▶ **EXERCISE OBJECTIVE**
The lines to print start at the one containing "under its middle." and end at the one containing "bpy.data.objects.remove(obj)"; print them exactly, ends included, and only them.
++++++
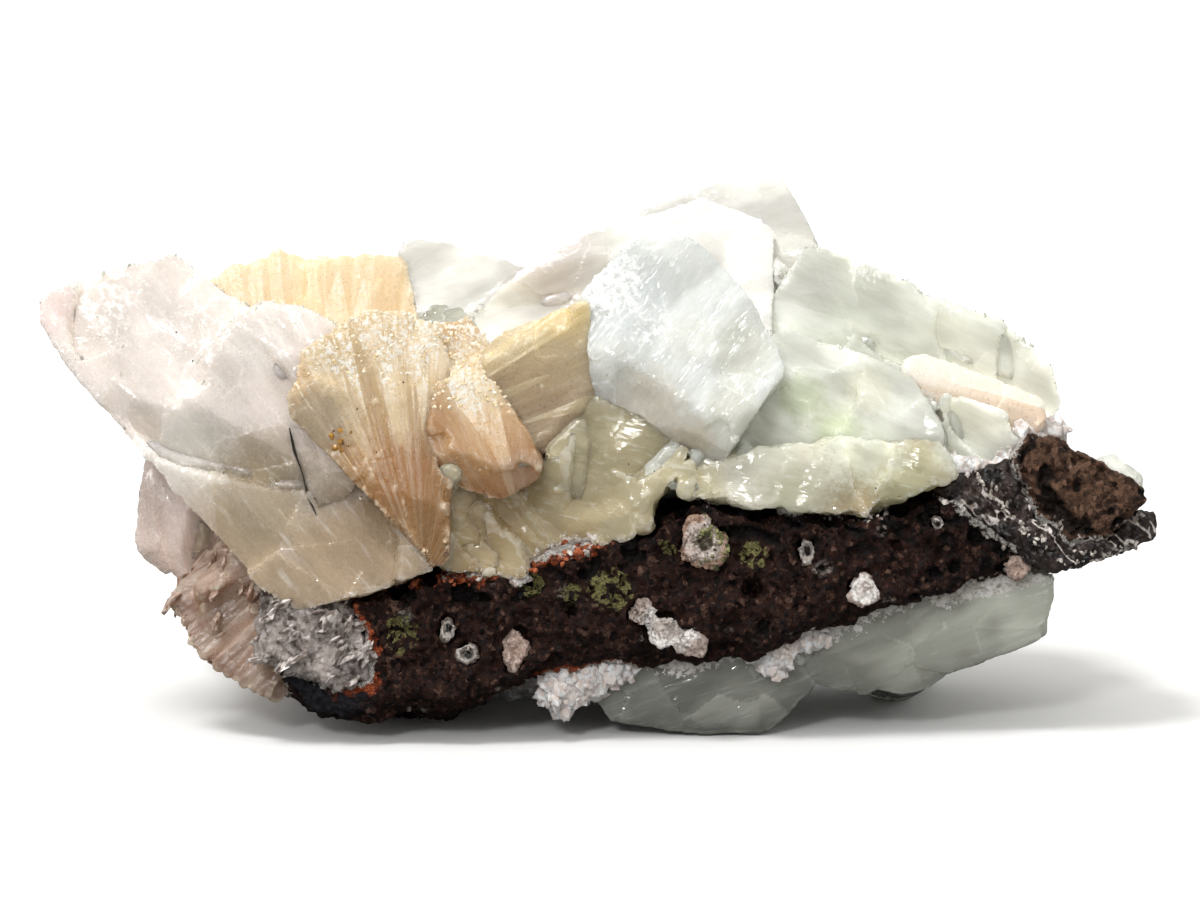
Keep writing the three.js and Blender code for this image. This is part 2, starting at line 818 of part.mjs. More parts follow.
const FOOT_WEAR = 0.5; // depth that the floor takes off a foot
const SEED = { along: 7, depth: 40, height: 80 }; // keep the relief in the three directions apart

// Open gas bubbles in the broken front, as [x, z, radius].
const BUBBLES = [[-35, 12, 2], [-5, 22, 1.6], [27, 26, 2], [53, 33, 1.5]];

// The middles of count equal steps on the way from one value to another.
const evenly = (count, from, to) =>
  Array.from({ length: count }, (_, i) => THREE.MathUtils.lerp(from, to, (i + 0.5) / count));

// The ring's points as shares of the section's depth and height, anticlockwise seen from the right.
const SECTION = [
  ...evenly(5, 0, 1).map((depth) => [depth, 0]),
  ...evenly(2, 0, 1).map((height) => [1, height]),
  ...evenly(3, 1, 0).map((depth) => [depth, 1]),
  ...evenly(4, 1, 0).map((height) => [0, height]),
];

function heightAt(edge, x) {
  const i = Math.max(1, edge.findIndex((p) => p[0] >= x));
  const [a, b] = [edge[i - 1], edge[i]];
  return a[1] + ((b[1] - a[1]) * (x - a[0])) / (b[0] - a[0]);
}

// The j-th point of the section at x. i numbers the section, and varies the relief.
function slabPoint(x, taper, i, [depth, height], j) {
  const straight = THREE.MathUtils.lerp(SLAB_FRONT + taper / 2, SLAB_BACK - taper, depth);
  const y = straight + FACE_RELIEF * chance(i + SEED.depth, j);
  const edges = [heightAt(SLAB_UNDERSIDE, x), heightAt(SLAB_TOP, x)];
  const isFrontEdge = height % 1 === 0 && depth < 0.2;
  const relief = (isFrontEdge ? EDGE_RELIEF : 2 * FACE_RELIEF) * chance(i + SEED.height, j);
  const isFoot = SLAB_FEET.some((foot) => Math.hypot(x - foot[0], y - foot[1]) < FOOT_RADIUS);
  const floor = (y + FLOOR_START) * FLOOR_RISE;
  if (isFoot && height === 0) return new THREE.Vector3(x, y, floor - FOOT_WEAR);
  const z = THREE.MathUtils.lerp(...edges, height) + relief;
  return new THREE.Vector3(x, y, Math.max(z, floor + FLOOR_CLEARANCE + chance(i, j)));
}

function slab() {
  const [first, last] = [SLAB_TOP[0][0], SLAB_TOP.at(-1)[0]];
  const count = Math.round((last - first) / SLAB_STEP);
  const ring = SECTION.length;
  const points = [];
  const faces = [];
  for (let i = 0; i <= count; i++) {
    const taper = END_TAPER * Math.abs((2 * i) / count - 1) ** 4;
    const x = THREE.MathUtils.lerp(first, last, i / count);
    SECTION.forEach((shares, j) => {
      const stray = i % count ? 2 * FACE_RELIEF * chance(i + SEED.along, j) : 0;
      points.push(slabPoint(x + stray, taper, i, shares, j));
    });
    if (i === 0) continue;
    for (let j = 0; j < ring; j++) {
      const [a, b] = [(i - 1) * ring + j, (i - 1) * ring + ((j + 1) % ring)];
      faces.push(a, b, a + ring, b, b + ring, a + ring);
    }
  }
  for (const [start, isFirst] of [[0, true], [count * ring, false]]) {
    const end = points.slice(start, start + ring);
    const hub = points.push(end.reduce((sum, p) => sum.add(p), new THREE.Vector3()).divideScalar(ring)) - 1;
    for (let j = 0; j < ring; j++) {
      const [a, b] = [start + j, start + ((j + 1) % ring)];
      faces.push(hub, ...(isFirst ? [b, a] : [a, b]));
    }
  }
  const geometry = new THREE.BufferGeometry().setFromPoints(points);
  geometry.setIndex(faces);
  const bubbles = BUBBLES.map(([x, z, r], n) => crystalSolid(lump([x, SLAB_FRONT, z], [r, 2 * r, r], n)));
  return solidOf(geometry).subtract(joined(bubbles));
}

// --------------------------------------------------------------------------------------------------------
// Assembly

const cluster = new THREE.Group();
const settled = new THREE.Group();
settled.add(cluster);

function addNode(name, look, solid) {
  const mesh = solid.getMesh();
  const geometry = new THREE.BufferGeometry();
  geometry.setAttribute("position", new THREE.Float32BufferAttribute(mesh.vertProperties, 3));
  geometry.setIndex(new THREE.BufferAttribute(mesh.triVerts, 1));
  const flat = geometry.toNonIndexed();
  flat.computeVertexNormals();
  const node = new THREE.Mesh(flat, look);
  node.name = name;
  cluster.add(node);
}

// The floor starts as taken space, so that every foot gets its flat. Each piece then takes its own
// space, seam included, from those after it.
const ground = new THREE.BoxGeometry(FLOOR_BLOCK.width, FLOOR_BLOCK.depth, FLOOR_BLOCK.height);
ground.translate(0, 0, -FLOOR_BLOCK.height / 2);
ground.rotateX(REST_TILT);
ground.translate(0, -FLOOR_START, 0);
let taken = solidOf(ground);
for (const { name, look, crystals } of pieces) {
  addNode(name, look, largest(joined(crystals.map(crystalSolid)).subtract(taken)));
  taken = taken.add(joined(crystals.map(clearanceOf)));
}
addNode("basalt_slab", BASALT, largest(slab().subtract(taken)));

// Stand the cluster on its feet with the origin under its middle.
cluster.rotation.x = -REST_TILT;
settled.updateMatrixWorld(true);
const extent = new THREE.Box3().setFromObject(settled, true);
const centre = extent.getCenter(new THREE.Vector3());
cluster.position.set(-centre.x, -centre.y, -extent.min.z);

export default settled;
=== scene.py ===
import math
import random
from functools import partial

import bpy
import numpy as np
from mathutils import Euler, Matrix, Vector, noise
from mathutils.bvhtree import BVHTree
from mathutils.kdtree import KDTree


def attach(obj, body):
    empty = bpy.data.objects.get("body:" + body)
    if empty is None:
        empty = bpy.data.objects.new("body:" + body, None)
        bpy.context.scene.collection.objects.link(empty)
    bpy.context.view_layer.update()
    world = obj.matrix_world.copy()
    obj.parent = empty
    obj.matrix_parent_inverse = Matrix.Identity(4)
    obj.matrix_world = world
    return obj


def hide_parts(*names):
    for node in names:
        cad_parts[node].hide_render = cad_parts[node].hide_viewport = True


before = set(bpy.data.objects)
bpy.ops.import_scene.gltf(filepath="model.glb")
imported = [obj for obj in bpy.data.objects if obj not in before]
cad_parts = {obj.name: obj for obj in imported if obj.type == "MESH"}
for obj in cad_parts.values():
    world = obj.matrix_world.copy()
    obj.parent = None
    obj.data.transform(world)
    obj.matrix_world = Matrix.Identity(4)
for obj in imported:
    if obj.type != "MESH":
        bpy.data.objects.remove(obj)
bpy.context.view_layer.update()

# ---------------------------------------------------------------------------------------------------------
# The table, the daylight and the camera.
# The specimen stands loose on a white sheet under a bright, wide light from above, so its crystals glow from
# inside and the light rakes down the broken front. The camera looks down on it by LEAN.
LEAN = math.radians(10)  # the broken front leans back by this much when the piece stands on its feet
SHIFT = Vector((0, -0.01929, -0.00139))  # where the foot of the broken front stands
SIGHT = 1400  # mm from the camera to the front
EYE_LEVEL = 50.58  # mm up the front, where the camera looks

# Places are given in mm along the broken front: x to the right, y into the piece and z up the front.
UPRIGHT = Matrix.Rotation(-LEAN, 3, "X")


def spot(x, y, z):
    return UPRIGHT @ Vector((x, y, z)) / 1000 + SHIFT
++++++
▶ **RESPONSE TO THE TASK**
// Stand the cluster on its feet with the origin under its middle.
cluster.rotation.x = -REST_TILT;
settled.updateMatrixWorld(true);
const extent = new THREE.Box3().setFromObject(settled, true);
const centre = extent.getCenter(new THREE.Vector3());
cluster.position.set(-centre.x, -centre.y, -extent.min.z);

export default settled;
=== scene.py ===
import math
import random
from functools import partial

import bpy
import numpy as np
from mathutils import Euler, Matrix, Vector, noise
from mathutils.bvhtree import BVHTree
from mathutils.kdtree import KDTree


def attach(obj, body):
    empty = bpy.data.objects.get("body:" + body)
    if empty is None:
        empty = bpy.data.objects.new("body:" + body, None)
        bpy.context.scene.collection.objects.link(empty)
    bpy.context.view_layer.update()
    world = obj.matrix_world.copy()
    obj.parent = empty
    obj.matrix_parent_inverse = Matrix.Identity(4)
    obj.matrix_world = world
    return obj


def hide_parts(*names):
    for node in names:
        cad_parts[node].hide_render = cad_parts[node].hide_viewport = True


before = set(bpy.data.objects)
bpy.ops.import_scene.gltf(filepath="model.glb")
imported = [obj for obj in bpy.data.objects if obj not in before]
cad_parts = {obj.name: obj for obj in imported if obj.type == "MESH"}
for obj in cad_parts.values():
    world = obj.matrix_world.copy()
    obj.parent = None
    obj.data.transform(world)
    obj.matrix_world = Matrix.Identity(4)
for obj in imported:
    if obj.type != "MESH":
        bpy.data.objects.remove(obj)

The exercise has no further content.